Dramamine, which is typically used to treat motion sickness, could help patients suffering from heart disease.
- Anti-nausea drugs could double as heart medication.
- Dramamine can slow the heart down, giving medical professionals more time to intervene during a health crisis.
- Doctors caution, however, that results are still preliminary.
Dramamine, the popular anti-nausea medication, also has heart-preserving properties, according to a new study recently published in the journal Nature Biotechnology.
When taken during a heart attack, Dramamine chemically cools the heart, slowing it down to give doctors extra minutes to save a patient's life. The scientists caution the research is still preliminary, and patients with heart diseases should not begin taking daily doses of the drug.
"This study started out as a fishing expedition but has led to some interesting leads," said Paul Brookes, a scientists at University of Rochester and a co-author of the paper describing the results.
According to scientists, Dramamine's effect on the heart is the chemical equivalent of being plunged into ice water.

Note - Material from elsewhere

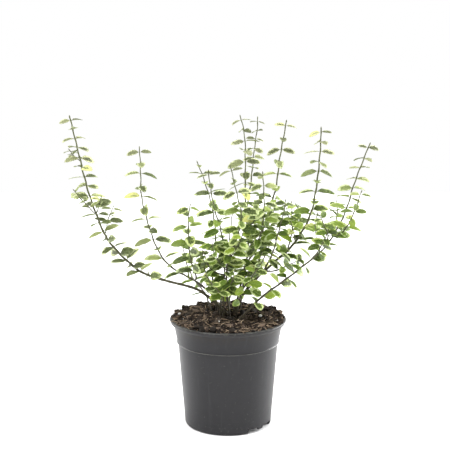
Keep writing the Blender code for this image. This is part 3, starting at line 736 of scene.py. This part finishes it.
# The solids' routes again, in millimetres, as name: (start, radius, bare, pairGap, leaf, turn, route).
# start is where a stem leaves the soil, or the stem that it grows from; radius is (base, tip); bare is
# its leafless start, pairGap the distance between leaf pairs, leaf a full-grown leaf, turn the tip
# pair's angle round the stem, and route (x, y, height above the lip).
stems = {
    "stem_left_outer": ((-3, -8), (1.9, 0.8), 122, 12.5, 21, 35,
        [(-13, -6, 19), (-40, -8, 40), (-83, -14, 54), (-114, -18, 68), (-149, -22, 105),
         (-164, -20, 138), (-176, -14, 172), (-188, -4, 219), (-198, 6, 258)]),
    "stem_left_inner": ((-8, 1), (1.5, 0.6), 72, 15, 22, 5,
        [(-19, 2, 28), (-39, 14, 43), (-73, 34, 58), (-89, 42, 75), (-101, 48, 102), (-113, 54, 147),
         (-114, 56, 181), (-115, 56, 212)]),
    "stem_centre_left": ((-14, 8), (1.4, 0.6), 34, 12.5, 21.5, 80,
        [(-18, 12, 30), (-20, 20, 46), (-18, 34, 67), (-16, 46, 95), (-21, 58, 134), (-32, 66, 171),
         (-40, 70, 191)]),
    "stem_centre_front": ((-10, -14), (1.4, 0.6), 36, 12.5, 21.5, 0,
        [(-8, -16, 37), (-5, -19, 61), (-4, -22, 82), (-9, -30, 122), (-17, -34, 150), (-23, -36, 185),
         (-24, -36, 196)]),
    "stem_front": ((2, -16), (1.4, 0.6), 40, 13, 21, 10,
        [(-1, -20, 34), (-2, -30, 68), (2, -40, 91), (11, -52, 117), (16, -62, 147), (10, -70, 176),
         (3, -74, 207)]),
    "stem_centre": ((8, 3), (1.6, 0.6), 48, 13, 21, 15,
        [(15, 4, 36), (23, 9, 72), (26, 14, 100), (22, 18, 144), (22, 20, 199), (21, 20, 233),
         (16, 20, 257)]),
    "stem_back_right": ((15, 10), (1.7, 0.8), 56, 16.5, 21, 0,
        [(19, 16, 36), (25, 34, 63), (41, 56, 85), (52, 76, 119), (64, 90, 153), (69, 98, 191),
         (78, 104, 241)]),
    "stem_right": ((8, -6), (2.1, 0.8), 84, 12, 22, 10,
        [(17, -2, 28), (37, 0, 53), (63, 4, 76), (84, 10, 95), (105, 18, 130), (114, 24, 173),
         (118, 26, 222), (118, 26, 241)]),
    "stem_right_outer": ((14, -32), (1.5, 0.7), 42, 13, 20, 28,
        [(23, -34, 17), (43, -36, 38), (74, -34, 61), (97, -32, 79), (117, -32, 96), (132, -32, 117),
         (146, -34, 148), (155, -36, 181), (172, -40, 230)]),
    "shoot_base_front": ((-6, -23), (1.1, 0.6), 34, 13, 18, 40,
        [(-6, -34, 36), (-13, -50, 50), (-20, -62, 61), (-27, -70, 73)]),
    "shoot_base_left": ((-22, 14), (1.1, 0.6), 32, 15, 18, 20,
        [(-31, 38, 24), (-45, 60, 35), (-56, 76, 56), (-62, 84, 84)]),
    "shoot_base_right": ((10, -17), (1.1, 0.6), 34, 13, 18, 70,
        [(17, -34, 44), (26, -52, 62), (33, -64, 76), (41, -72, 91)]),
    "shoot_base_back": ((1, 14), (1.2, 0.6), 34, 14, 20, 0,
        [(4, 40, 32), (3, 64, 59), (2, 80, 85), (6, 92, 117)]),
    "shoot_base_back_right": ((9, 19), (1.2, 0.6), 36, 15, 20, 45,
        [(29, 44, 34), (46, 70, 57), (59, 86, 84), (70, 94, 107)]),
    "shoot_left_upright": ("stem_left_inner", (1.1, 0.6), 16, 12.5, 23, 20,
        [(-38, 12, 46), (-41, 2, 56), (-47, -18, 81), (-49, -32, 110), (-49, -42, 140), (-47, -46, 156)]),
    "shoot_centre_back": ("stem_centre", (1.0, 0.6), 20, 12.5, 17, 30,
        [(23, 16, 118), (25, 36, 141), (30, 52, 169), (34, 64, 206), (38, 70, 234), (39, 72, 249)]),
    "shoot_centre_low": ("stem_centre", (1.0, 0.6), 16, 11.5, 21, 65,
        [(24, 10, 77), (35, -10, 97), (42, -30, 124), (44, -46, 159), (42, -56, 197)]),
    "shoot_right_inner": ("stem_right", (1.1, 0.6), 20, 11.5, 21, 25,
        [(49, 2, 64), (56, -14, 88), (62, -26, 115), (68, -34, 142), (71, -38, 160)]),
    "shoot_right_low": ("stem_right", (1.1, 0.6), 16, 12, 23, 60,
        [(47, 2, 62), (61, -14, 66), (75, -27, 76), (90, -38, 86)]),
    "shoot_right_upper": ("stem_right", (1.1, 0.6), 12, 11, 20, 10,
        [(82, 10, 94), (83, 26, 108), (83, 38, 124), (83, 46, 142)]),
    "shoot_right_tip": ("stem_right_outer", (0.9, 0.5), 14, 12, 19, 0,
        [(131, -32, 116), (142, -48, 124), (152, -62, 148), (160, -72, 177)]),
    "shoot_right_side": ("stem_right_outer", (0.9, 0.5), 12, 10.5, 20, 40,
        [(133, -32, 120), (137, -12, 134), (138, -2, 141), (138, 6, 151)]),
    "shoot_left_low": ("stem_centre_left", (0.9, 0.5), 12, 11, 21, 50,
        [(-20, 18, 36), (-27, 4, 56), (-31, -8, 73), (-32, -16, 91)]),
    "shoot_front_middle": ("stem_front", (0.9, 0.5), 10, 10, 23, 35,
        [(1, -40, 87), (8, -52, 101), (14, -60, 112), (17, -66, 124)]),
    "shoot_centre_right": ("stem_centre", (0.9, 0.5), 14, 10, 21, 10,
        [(26, 12, 94), (37, -2, 108), (46, -14, 124), (52, -22, 141)]),
    "shoot_right_crown": ("stem_right", (0.9, 0.5), 10, 10, 21, 70,
        [(96, 15, 114), (93, 28, 128), (88, 38, 142)]),
    "shoot_outer_low": ("stem_right_outer", (0.9, 0.5), 12, 11, 22, 20,
        [(103, -32, 83), (111, -46, 98), (117, -56, 113), (122, -62, 128)]),
    "shoot_outer_middle": ("stem_right_outer", (0.9, 0.5), 12, 11, 21, 55,
        [(117, -32, 96), (112, -16, 106), (110, -6, 120), (113, 2, 136)]),
    "shoot_crown_front": ("stem_right", (0.9, 0.5), 12, 10, 21, 30,
        [(88, 12, 100), (82, -6, 118), (76, -20, 136), (72, -26, 150)]),
    "shoot_crown_back": ("stem_back_right", (0.9, 0.5), 12, 10, 21, 60,
        [(46, 66, 100), (54, 50, 116), (60, 38, 134), (62, 30, 152)]),
    "shoot_crown_middle": ("stem_centre", (0.9, 0.5), 12, 10, 21, 80,
        [(25, 15, 112), (32, -4, 126), (34, -18, 140), (34, -24, 156)]),
    "shoot_outer_front": ("stem_right_outer", (0.9, 0.5), 10, 10, 21, 45,
        [(126, -32, 108), (123, -46, 120), (117, -54, 134), (112, -58, 144)]),
    "shoot_front_left": ("stem_front", (0.9, 0.5), 10, 11, 19, 20,
        [(-2, -32, 74), (-12, -44, 86), (-18, -52, 100), (-20, -56, 112)]),
    "shoot_middle_left": ("stem_centre_front", (0.9, 0.5), 12, 12, 19, 70,
        [(-6, -19, 58), (-18, -28, 68), (-26, -34, 80), (-30, -36, 94)]),
    "shoot_low_right": ("stem_centre", (0.9, 0.5), 14, 11, 19, 35,
        [(19, 6, 54), (29, -12, 66), (37, -28, 78), (42, -38, 94)]),
    "shoot_low_front": ("stem_centre_front", (0.9, 0.5), 12, 11, 18, 55,
        [(-8, -16, 38), (0, -32, 48), (5, -46, 60), (8, -56, 76)]),
    "twig_left_back": ("stem_left_outer", (0.7, 0.5), 10, 9, 16, 60,
        [(-170, -17, 141), (-180, -28, 158), (-190, -34, 172)]),
    "twig_left_middle": ("stem_left_outer", (0.7, 0.5), 10, 9, 17, 0,
        [(-164, -20, 140), (-160, -32, 152), (-157, -38, 164)]),
    "twig_left_low": ("stem_left_outer", (0.7, 0.5), 9, 9, 21, 10,
        [(-157, -21, 122), (-150, -10, 135), (-145, -4, 146)]),
    "twig_left_high": ("stem_left_outer", (0.7, 0.5), 10, 8, 15, 30,
        [(-185, -8, 203), (-193, 5, 209), (-201, 14, 216)]),
}
for name, (start, *rest) in stems.items():
    stems[name] = dict(zip(("radius", "bare", "pairGap", "leaf", "turn", "route"), rest))
    stems[name]["parent" if start in stems else "root"] = start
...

Every year there is a news report of someone falling into an ice covered pond or river. After agonizing minutes without oxygen the person is pulled out of the water, warmed up and somehow survives.
Usually only a few minutes without oxygen causes death. The icy water slows down the body's metabolism, extending the amount of time doctors, nurses or paramedics can successfully save a patient.
The study doesn't mean patients with heart disease should start taking Dramamine, says Brookes. The study was done in mice and rats, not humans. Scientists also don't know the exact cellular or molecular mechanisms Dramamine induces to protect the heart.
Dramamine also has well known side effects, including drowsiness and even hallucinations at high doses. Added together, human trials of Dramamine's heart protective effects are years away, said Brookes.
Dramamine wasn't the only drug the scientists identified. The scientists screened more than 3,700 different drugs to find new candidates to help patients survive a heart attack.
Of the more than 3,700 drugs, about 250 were identified as potentially helpful for hearts. Dramamine was one of the 140 drugs already known to doctors, many of which are approved heart medication. That leaves 110 other drugs that could help patients at risk for heart attacks that need to be explored, said Brookes.
The drug screening method is "pretty exciting," said James Downey, a doctor at the University of Alabama, Mobile. The technique will give scientists a new way to identify potentially life-saving drugs for any number of diseases or conditions.
Downey, however, agrees with Brookes that any treatment using Dramamine is still years -- and many a clinical trial -- away.